J’accomplirai mes vœux à IHVH,
Ah ! oui, en présence de tout son peuple,
Dans les cours de la maison de IHVH,
Au milieu de toi, Jérusalem,
Alleluia !
Le rituel a prévu un sacrifice pour exprimer l’action de grâce : c’est lui qui manifestera dans les espaces publics mes vœux à IHVH, dans sa maison, au milieu de toi, Jérusalem. Le régime de la communication en acte est tellement prégnant, la personnalisation est si forte que la ville sainte elle-même devient la destinataire du discours adressé à IHVH. Pour finir, une acclamation de louange, un Alleluia, clôt le Psaume, en net contraste avec la clameur des supplications, de l’angoisse et du chagrin qui l’avait ouvert.
Temps, parole et vérité
En guise de préparation à la lecture du Psaume CXVI on avait rappelé la difficulté des langues à rendre l’expérience qu’on fait du temps. Si elles sont très capables d’exprimer la succession des moments ou l’aspect des actions et des états sous lequel on envisage cette expérience, elles sont souvent impuissantes à exprimer à la fois l’un et l’autre de ces traits. Ce rappel était très opportun. Comme on a pu s’en apercevoir, la méditation qu’on vient de faire en a été inspirée. Constamment on était invité à reconnaître dans les temps de la langue une expérience du temps que la langue traduit et aussi trahit. Le moment est venu de dégager la portée d’un tel état de fait. Elle est considérable.
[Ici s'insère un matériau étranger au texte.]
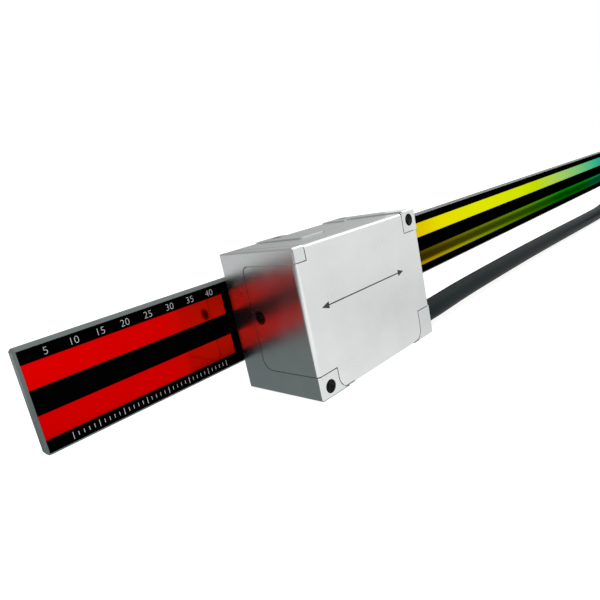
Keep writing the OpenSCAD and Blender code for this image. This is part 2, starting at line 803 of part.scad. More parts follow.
module at_clamp_screw(y) translate([clamp_left + clamp_width / 2, y, clamp_screw_z])
    rotate([-90, 0, 0]) children();

module clamp_seat() {
    facing(0, clamp_front + clamp_strap) clamp_outline(running_gap);
    at_clamp_screw(clamp_front) cylinder(h = 5, d = clamp_thread + running_gap);
}

module cable_clamp() color("lightsteelblue") in_head() difference() {
    union() {
        facing(clamp_front, clamp_strap) clamp_outline(0);
        across(clamp_left, clamp_width) intersection() {
            translate([clamp_front - cut, 0])
                square([cable_depth - clamp_front + cut, cable_height + slack]);
            translate([cable_depth, cable_height]) difference() {
                circle(ferrule_diameter / 2 + clamp_strap);
                circle(ferrule_diameter / 2);
            }
        }
    }
    at_clamp_screw(clamp_front - cut) cylinder(h = 2 * cut, d = clamp_thread + 2 * running_gap);
}

module clamp_screw() color("lightgray") in_head() at_clamp_screw(clamp_front) {
    translate([0, 0, -0.3]) cylinder(h = 0.3, d = 2.4);
    cylinder(h = 4.4, d = clamp_thread);
}

module cable_stub() color("dimgray") in_head()
    translate([head_length - jacket_length, cable_depth, cable_height]) rotate([0, 90, 0])
        cylinder(h = jacket_length, d = cable_diameter);

// ---- Free cable ----

module cable_run() color("dimgray") sweep(run_points, cable_diameter);

module coil_outline(radius) hull() for (x = [0, coil_straight]) translate([x, 0]) circle(radius);

module cable_coil() color("dimgray") {
    r = cable_diameter / 2;
    translate([coil_left, coil_back - coil_outer, ground + tie_thickness])
        linear_extrude(coil_height) difference() {
            coil_outline(coil_outer + r);
            coil_outline(coil_inner - r);
        }
}

// The tie holds the four runs at the back of the coil
module coil_tie() color("black") {
    r = cable_diameter / 2;
    t = tie_thickness;
    width = coil_outer - coil_inner + 2 * (r + slack);
    translate([coil_left + coil_straight / 2, coil_back + r + slack - width - t, ground]) {
        translate([-tie_width / 2, 0, 0]) rotate([90, 0, 90]) linear_extrude(tie_width)
            difference() {
                rounded(width + 2 * t, coil_height + 2 * t, r);
                translate([t, t]) rounded(width, coil_height, r - t);
            }
        translate([-tie_buckle[0] / 2, t + (width - tie_buckle[1]) / 2, coil_height + 2 * t - running_gap])
            cube(tie_buckle);
    }
}

module cable_tail() color("dimgray") sweep(tail_points, cable_diameter);

// ---- Plug ----

module along_plug(at) translate(plug_start + [at, 0, 0]) rotate([0, 90, 0]) children();

module bend_relief() color("dimgray") along_plug(0) difference() {
    cylinder(h = relief_length, d1 = relief_start, d2 = relief_end);
    for (k = [0:relief_slots - 1]) translate([0, 0, relief_length * (0.16 + 0.19 * k)])
        difference() {
            cylinder(h = relief_slot, d = 2 * relief_end);
            translate([0, 0, -cut]) cylinder(h = relief_slot + 2 * cut, d = cable_diameter + 1);
        }
}

module plug_grip() color("black") along_plug(grip_start) {
    r = grip_diameter / 2;
    difference() {
        rotate_extrude() polygon([
            [0, 0], [r - 2, 0], [r - 0.6, 1.4], [r, 4],
            [r, grip_length - 0.6], [r - 0.6, grip_length], [0, grip_length]
        ]);
        for (k = [0:grip_flutes - 1]) rotate(360 * k / grip_flutes) translate([r + 0.7, 0, flute_start])
            cylinder(h = grip_length - flute_start - flute_end, r = 1.3);
    }
    translate([0, 0, grip_length]) cylinder(h = neck_length, d = neck_diameter);
    translate([0, 0, grip_length + neck_length - lip_length])
        cylinder(h = lip_length, d = lip_diameter);
}

module plug_insert() color("darkslategray") along_plug(neck_start + neck_length) {
    difference() {
        cylinder(h = insert_length, d = insert_diameter);
        translate([0, 0, seal_place - seal_section / 2 - slack]) difference() {
            cylinder(h = seal_section + 2 * slack, d = insert_diameter + cut);
            translate([0, 0, -cut])
                cylinder(h = seal_section + 3 * cut, r = seal_radius - seal_section / 2 - slack);
        }
    }
    translate([3.2, -0.5, insert_length]) cube([1.2, 1, 2.4]);
}

module plug_pins() color("gold") along_plug(neck_start + neck_length + insert_length) {
    pin_length = ring_length - neck_length - insert_length - 0.8;
    for (k = [-1:outer_pins - 1])
        rotate(k * 360 / outer_pins + 20) translate([k < 0 ? 0 : pin_circle / 2, 0, 0]) {
            cylinder(h = pin_length - pin_diameter / 2, d = pin_diameter, $fn = 24);
            translate([0, 0, pin_length - pin_diameter / 2]) sphere(d = pin_diameter, $fn = 24);
        }
}

module plug_seal() color("firebrick") along_plug(neck_start + neck_length + seal_place)
    rotate_extrude() translate([seal_radius, 0]) circle(d = seal_section, $fn = 24);

// The ring turns on the neck, held by its lip
module coupling_nut() color("silver") along_plug(ring_start) difference() {
    union() {
        cylinder(h = knurl_length, d = ring_diameter);
        cylinder(h = ring_length - 0.6, d = thread_diameter);
        cylinder(h = ring_length, d = thread_diameter - 1.2);
    }
    lip_from = neck_start + neck_length - lip_length - ring_start;
    translate([0, 0, -cut]) cylinder(h = ring_length + 2 * cut, d = ring_bore);
    translate([0, 0, -cut])
        cylinder(h = lip_from + cut, d = neck_diameter + 2 * running_gap);
    translate([0, 0, lip_from - 2 * running_gap])
        cylinder(h = lip_length + 6 * running_gap, d = lip_diameter + 2 * running_gap);
    for (k = [0:knurls - 1]) rotate(360 * k / knurls)
        translate([ring_diameter / 2 + 0.35, 0, -cut])
            cylinder(h = knurl_length + cut - 0.8, d = 1.2, $fn = 16);
}

glass_substrate();
black_mask();
grating_upper();
grating_lower();
lead_in_strips();
head_housing();
front_cover();
cover_screw_left();
cover_screw_right();
cover_gasket();
reticle_plate();
reticle_bond();
optics_carrier();
carrier_screws();
condenser_lens();
lens_ring();
light_source();
detector_array();
sensor_board();
board_pillars();
signal_board();
signal_chip();
board_components();
board_screws();
flex_link();
board_connector();
wire_plug();
cable_cores();
crimp_ferrule();
cable_clamp();
clamp_screw();
cable_stub();
cable_run();
cable_coil();
coil_tie();
cable_tail();
bend_relief();
plug_grip();
plug_insert();
plug_pins();
plug_seal();
coupling_nut();
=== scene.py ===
# Exposed linear encoder in its finishes: a glass scale with two diffracting tracks, the satin
# metal scanning head that runs along it, and the head's dark cable with its round plug.
import math

import bpy
from mathutils import Euler, Matrix, Vector


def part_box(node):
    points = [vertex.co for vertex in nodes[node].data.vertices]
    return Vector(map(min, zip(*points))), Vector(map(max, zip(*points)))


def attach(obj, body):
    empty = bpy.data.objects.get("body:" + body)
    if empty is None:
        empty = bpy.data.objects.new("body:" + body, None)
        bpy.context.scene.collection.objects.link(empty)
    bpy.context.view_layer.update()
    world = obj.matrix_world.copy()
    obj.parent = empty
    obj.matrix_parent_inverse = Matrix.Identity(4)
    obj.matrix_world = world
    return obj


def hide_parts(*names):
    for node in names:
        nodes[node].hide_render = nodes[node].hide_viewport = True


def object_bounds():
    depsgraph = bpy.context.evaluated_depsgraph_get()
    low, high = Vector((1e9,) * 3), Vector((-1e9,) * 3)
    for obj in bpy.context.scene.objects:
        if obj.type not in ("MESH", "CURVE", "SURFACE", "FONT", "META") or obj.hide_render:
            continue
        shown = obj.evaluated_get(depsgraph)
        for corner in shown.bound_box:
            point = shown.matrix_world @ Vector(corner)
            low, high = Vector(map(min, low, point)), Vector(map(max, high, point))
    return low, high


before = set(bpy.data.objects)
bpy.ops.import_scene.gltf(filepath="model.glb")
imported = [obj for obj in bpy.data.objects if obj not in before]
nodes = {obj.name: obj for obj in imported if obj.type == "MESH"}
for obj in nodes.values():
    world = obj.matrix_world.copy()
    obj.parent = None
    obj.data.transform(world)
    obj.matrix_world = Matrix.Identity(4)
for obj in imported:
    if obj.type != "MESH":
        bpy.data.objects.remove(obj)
cad_low, cad_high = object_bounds()


# Camera: close to the scale's left end, a little above it, and rolled, so that the scale runs
# away to the upper right.
MM = 0.001
camera = bpy.data.objects.new("camera", bpy.data.cameras.new("camera"))
bpy.context.scene.collection.objects.link(camera)
camera.location = Vector((-244.568, -96.604, 26.271)) * MM
camera.rotation_euler = Euler([math.radians(turn) for turn in (77.3722, 11.7069, -45.1163)], "XYZ")
camera.data.sensor_width = 36
camera.data.lens = 30.187
camera.data.clip_start = 0.005
camera.data.clip_end = 20
bpy.context.scene.camera = camera
bpy.context.scene.view_settings.view_transform = "Standard"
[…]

Il n’est pas vrai que l’expérience du temps soit indicible. Elle est seulement réfractée dans la langue. Mais on a le moyen de corriger et de dépasser cette inévitable transformation, et d’abord en prenant acte de sa réalité. Mais, en allant plus loin, on peut aussi rabattre, en quelque sorte, tous les énoncés qu’on lit, sur une dimension, celle du temps vécu ou de la durée, comme on voudra, qui serait celle où ils se réalisent effectivement, au-delà ou en deçà de toute considération de succession ou d’aspect.
Or, cette dimension n’est pas cachée. Elle est, au contraire, très manifeste mais elle est souvent inaperçue. On peut pourtant lui donner un nom très simple. Il s’agit de la parole. Entendons par là le fait même de parler et d’écouter ou d’être écouté. Elle apparaissait dans son intégralité dès les premiers mots du Psaume : Oui, IHVH écoute / Ma voix…On peut convenir de nommer entretien ou communication cette dimension dans laquelle se rencontrent, inséparablement, parler, écouter et être écouté.
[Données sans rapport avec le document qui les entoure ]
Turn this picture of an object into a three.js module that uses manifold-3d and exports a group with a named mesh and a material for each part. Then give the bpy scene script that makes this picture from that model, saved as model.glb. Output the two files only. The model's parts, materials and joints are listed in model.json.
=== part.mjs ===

C’est elle, la parole ainsi entendue, dont le Psaume, par tous ses énoncés, est le commentaire. Elle apparaît comme le champ de la vérité. C’est, en effet, en elle que tout ce qu’on peut dire et entendre, devient vrai, s’actualise. Mais, pour admettre cela, encore faut-il ne pas sous-estimer ni, encore moins, mépriser un tel champ. Surtout, il ne faut pas aller s’imaginer que la parole ne serait que du vent. Le vrai est en elle, comme aussi peut s’y loger ce qui en est le contraire, le mensonge. Rappelons-nous :
J’ai cru, oui, je parle :
« Moi, j’ai été beaucoup humilié. »
Moi, j’ai dit dans ma précipitation :
« Tout l’homme, menteur ! »
Qu’est-ce donc qui fait de la parole le champ de la vérité ?
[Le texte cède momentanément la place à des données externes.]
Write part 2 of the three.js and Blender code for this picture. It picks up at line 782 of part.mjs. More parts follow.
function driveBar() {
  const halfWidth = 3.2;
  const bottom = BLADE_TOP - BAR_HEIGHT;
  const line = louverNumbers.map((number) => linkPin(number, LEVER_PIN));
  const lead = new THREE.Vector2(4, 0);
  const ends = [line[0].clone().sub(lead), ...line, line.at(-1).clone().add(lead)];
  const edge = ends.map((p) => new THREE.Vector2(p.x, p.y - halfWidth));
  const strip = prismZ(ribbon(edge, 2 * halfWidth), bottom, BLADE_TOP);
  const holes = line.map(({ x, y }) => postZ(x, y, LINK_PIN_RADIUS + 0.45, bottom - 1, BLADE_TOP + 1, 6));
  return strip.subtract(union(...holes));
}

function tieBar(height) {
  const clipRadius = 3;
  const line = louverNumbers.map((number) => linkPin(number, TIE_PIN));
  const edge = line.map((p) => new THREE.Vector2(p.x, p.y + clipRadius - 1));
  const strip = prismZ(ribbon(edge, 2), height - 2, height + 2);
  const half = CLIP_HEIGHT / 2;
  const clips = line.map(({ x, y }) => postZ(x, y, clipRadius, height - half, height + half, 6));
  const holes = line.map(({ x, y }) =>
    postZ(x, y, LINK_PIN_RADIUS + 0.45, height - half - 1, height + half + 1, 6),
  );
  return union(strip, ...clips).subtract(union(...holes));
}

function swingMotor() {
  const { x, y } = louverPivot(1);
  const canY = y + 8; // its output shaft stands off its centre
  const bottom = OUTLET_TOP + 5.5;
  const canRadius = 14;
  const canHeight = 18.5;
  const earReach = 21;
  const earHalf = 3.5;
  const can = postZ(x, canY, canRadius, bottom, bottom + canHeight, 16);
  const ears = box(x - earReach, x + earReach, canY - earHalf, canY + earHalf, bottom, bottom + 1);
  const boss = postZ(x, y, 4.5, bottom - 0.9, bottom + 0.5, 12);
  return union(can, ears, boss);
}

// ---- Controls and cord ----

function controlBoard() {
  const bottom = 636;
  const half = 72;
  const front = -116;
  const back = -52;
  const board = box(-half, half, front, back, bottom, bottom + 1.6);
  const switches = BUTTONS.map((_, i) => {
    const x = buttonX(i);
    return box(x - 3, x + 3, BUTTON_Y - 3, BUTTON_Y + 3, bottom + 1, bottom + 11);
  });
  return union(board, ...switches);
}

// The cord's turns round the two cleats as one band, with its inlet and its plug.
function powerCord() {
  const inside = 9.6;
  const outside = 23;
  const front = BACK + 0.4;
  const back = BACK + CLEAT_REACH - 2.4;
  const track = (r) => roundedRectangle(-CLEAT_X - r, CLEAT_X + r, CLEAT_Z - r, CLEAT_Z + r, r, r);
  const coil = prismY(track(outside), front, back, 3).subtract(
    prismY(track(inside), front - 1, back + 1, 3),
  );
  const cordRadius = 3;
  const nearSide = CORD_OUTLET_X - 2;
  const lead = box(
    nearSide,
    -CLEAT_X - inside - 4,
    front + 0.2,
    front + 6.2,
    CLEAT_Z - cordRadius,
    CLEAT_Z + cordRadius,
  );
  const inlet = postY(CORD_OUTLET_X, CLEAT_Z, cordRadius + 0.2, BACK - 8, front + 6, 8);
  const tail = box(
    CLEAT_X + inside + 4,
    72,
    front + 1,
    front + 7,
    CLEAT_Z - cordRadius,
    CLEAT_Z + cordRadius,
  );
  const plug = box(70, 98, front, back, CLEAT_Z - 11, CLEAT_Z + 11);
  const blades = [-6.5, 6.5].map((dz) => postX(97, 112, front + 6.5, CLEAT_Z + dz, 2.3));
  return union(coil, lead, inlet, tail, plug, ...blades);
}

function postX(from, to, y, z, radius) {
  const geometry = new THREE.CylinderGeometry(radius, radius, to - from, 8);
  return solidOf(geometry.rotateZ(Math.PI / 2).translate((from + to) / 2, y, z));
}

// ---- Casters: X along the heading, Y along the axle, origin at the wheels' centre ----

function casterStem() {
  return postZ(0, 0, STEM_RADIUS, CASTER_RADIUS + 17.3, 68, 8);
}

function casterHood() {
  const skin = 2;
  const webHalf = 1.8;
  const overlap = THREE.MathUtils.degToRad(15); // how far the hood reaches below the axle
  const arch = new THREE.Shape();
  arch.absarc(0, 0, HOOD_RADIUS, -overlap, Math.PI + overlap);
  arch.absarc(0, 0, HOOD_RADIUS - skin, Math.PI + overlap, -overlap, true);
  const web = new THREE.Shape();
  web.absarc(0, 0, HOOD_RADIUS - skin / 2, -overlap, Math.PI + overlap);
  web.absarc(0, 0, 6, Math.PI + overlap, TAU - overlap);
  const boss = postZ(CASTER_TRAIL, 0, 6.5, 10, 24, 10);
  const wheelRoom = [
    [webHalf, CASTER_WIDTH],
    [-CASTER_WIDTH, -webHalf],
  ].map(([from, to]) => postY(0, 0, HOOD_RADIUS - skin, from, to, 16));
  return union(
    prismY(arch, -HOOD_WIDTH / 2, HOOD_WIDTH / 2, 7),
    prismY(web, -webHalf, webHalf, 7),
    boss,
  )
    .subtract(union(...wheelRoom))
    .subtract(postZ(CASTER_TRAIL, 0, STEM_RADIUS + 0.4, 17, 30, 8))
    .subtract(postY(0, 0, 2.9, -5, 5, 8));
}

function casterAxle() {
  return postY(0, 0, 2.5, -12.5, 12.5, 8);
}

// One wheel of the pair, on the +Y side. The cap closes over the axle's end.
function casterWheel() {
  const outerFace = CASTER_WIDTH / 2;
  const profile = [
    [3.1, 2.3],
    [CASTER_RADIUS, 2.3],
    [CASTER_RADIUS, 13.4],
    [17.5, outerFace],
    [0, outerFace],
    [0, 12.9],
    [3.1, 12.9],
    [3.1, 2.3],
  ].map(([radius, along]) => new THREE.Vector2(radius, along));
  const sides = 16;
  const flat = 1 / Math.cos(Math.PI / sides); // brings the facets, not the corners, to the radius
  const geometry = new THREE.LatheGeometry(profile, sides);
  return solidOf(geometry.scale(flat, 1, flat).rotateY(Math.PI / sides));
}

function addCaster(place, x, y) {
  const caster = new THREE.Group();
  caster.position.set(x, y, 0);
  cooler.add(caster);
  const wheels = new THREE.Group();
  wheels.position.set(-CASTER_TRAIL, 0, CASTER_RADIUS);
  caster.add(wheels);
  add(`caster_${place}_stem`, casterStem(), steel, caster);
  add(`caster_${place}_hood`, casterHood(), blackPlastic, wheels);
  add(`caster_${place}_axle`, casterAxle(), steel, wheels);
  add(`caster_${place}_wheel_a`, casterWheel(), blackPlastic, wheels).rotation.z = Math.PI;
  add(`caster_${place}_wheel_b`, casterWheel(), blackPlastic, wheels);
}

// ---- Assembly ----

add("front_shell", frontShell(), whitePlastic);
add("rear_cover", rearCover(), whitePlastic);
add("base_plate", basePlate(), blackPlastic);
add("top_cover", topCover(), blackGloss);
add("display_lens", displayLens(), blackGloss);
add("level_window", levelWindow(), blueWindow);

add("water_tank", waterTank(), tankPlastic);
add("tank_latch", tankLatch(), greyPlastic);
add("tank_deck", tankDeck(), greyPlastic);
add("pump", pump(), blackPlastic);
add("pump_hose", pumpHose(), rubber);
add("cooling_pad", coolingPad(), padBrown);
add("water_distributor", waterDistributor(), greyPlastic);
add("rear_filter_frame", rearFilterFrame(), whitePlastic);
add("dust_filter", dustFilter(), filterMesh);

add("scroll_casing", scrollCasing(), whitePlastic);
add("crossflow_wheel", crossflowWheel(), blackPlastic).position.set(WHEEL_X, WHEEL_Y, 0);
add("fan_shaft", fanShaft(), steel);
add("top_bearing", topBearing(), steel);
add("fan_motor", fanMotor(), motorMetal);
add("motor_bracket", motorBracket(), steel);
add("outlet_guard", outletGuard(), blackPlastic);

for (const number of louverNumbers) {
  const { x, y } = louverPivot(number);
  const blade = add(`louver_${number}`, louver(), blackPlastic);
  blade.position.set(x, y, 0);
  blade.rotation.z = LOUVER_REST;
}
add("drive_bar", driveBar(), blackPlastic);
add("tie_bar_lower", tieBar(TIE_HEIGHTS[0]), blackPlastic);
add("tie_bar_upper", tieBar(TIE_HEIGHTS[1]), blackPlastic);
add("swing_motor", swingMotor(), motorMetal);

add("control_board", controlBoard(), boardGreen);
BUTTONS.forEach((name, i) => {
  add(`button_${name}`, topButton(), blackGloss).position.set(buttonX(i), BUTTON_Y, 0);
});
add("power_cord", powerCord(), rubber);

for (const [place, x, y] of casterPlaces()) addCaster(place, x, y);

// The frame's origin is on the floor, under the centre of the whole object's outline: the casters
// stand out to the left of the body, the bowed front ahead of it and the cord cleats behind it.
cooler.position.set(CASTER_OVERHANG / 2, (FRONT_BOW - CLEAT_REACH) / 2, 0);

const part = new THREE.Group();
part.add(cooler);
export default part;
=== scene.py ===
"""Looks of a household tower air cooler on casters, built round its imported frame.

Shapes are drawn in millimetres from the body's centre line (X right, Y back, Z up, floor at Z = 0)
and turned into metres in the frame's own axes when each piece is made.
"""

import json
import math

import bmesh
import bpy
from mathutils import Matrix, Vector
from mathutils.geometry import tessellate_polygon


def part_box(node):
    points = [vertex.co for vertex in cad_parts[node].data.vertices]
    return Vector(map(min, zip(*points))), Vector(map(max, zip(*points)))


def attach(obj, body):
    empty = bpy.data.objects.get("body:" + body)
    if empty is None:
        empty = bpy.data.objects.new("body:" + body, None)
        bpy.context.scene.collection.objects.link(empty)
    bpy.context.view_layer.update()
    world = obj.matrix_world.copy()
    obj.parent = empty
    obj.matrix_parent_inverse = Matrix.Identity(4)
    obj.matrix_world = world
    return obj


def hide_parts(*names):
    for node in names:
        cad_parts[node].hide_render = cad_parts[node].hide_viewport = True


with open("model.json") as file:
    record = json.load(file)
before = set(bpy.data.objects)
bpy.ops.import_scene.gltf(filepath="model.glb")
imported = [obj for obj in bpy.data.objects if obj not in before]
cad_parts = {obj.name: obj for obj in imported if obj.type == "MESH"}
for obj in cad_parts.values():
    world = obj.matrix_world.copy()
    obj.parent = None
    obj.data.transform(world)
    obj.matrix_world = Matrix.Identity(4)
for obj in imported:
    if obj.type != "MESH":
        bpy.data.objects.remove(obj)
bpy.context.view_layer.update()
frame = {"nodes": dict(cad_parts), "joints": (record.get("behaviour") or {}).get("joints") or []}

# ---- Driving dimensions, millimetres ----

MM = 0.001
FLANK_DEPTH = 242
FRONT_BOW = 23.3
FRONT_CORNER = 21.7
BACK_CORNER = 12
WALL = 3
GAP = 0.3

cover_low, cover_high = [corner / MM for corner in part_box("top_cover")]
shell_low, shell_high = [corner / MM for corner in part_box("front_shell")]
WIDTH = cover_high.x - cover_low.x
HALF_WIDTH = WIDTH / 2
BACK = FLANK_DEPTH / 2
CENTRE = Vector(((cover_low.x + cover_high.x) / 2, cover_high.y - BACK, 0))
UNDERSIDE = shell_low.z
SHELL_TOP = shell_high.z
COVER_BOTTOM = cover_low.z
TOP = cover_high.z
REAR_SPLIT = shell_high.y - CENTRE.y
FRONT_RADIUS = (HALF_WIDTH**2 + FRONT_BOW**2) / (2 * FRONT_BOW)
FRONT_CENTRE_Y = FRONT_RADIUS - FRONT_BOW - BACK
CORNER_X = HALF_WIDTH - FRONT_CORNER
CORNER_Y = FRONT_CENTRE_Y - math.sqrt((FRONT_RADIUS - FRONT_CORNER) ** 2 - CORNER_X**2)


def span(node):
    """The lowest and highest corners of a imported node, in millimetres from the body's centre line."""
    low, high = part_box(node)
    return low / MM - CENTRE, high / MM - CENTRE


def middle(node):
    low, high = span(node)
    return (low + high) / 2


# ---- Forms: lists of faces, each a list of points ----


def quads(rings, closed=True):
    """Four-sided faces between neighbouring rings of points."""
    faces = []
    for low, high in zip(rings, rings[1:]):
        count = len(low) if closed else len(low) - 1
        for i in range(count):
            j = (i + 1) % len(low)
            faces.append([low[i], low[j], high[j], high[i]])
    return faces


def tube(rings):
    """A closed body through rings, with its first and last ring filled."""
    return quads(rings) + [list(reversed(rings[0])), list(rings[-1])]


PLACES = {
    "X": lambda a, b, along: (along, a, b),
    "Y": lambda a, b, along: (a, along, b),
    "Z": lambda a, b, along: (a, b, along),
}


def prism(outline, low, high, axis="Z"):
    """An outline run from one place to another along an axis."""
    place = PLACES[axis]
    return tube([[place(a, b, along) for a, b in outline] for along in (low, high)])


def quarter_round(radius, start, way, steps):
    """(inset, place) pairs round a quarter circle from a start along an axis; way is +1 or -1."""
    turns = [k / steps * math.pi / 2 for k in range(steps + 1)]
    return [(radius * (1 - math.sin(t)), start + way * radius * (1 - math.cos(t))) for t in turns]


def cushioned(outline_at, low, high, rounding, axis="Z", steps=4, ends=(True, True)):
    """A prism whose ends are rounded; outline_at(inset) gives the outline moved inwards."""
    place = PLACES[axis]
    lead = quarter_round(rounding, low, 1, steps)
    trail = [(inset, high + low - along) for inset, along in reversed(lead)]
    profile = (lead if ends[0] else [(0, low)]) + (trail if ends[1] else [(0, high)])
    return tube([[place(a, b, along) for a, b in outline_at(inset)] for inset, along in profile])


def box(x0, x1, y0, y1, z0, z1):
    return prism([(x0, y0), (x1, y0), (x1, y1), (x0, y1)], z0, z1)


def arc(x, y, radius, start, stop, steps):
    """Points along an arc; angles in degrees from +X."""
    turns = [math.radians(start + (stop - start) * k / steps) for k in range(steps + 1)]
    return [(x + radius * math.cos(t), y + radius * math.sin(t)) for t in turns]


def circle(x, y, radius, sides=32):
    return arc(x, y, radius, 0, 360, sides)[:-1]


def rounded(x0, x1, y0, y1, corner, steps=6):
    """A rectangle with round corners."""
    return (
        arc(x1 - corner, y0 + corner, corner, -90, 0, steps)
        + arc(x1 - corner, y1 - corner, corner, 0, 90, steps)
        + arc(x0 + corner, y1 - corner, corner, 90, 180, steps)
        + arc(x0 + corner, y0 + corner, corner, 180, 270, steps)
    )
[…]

On peut répondre d’abord énigmatiquement : c’est une foi portée à la seconde puissance. Pour le dire en clair : on ne peut pas parler, écouter et être écouté, sans que l’on croie que tout cela est vrai. Première puissance ! Mais le mensonge est toujours possible. Car mentir, c’est croire encore, c’est parler, c’est croire que, puisque dans le temps la mort est en effet le destin de l’être, chacun en est prisonnier et succombe sous elle. Il ne suffit donc pas de croire ni même de croire qu’on croit. Il faut aller de la foi initiale à une autre encore. C’est ce qui arrive quand on croit en se fiant en un garant de la parole, qui ne peut ni tromper ni se tromper, qui lui-même parle, écoute et peut être écouté. On l’appelle ici IHVH. Par ce nom, celui de notre Dieu, on désigne un référent dans une foi passée à la seconde puissance.
En quoi consiste donc la vérité ?
En ceci : que lorsqu’on parle, on est écouté et on écoute aussi et, en conséquence, que c’est là, en existant dans cette dimension, qu’on marche…sur les terres des vivants ou qu’on boit à la coupe des saluts, quoi qu’il arrive par ailleurs.